Like Denis I find the notation ugly to work with so I am changing it.

\(\displaystyle a = w + y \implies w = a - y.\)

\(\displaystyle b = x + z \implies x = b - z.\)

\(\displaystyle c = w + py = a - y + py \implies y(p - 1) = c - a = g \implies ry = g.\)

\(\displaystyle d = x + pz = b - z + pz \implies z(p - 1) = d - b = h \implies rz = h.\)

\(\displaystyle e = w + qy = a - y + qy \implies y(q - 1) = e - a = j \implies sy = j.\)

\(\displaystyle f = x + qz = b - z + qz \implies z(q - 1) = f - b = k \implies sz = k. \)

So we have 4 equations with 4 unknowns, r, s, y, and z.

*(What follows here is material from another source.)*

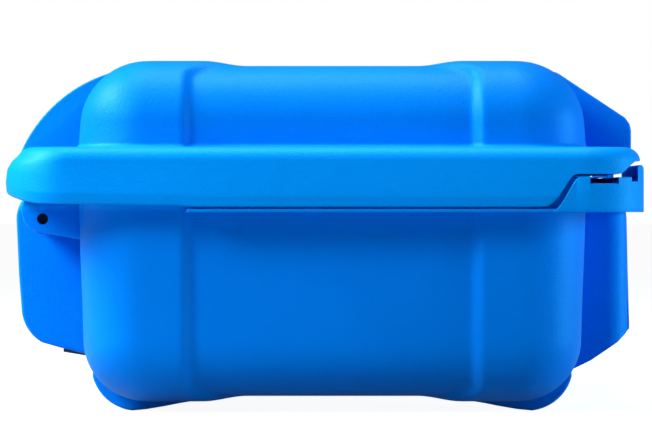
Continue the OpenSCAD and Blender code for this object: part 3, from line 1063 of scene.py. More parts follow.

I shall ignore what happens if g, h, j, or k happens to be zero. If they are not zero,

\(\displaystyle \dfrac{y}{z} = \dfrac{g}{h}.\)

\(\displaystyle \dfrac{y}{z} = \dfrac{j}{k}.\)

If g/h equals j/k, the system does not have sufficient independent equations.

If g/h does not equal j/k, the system has inconsistent equations.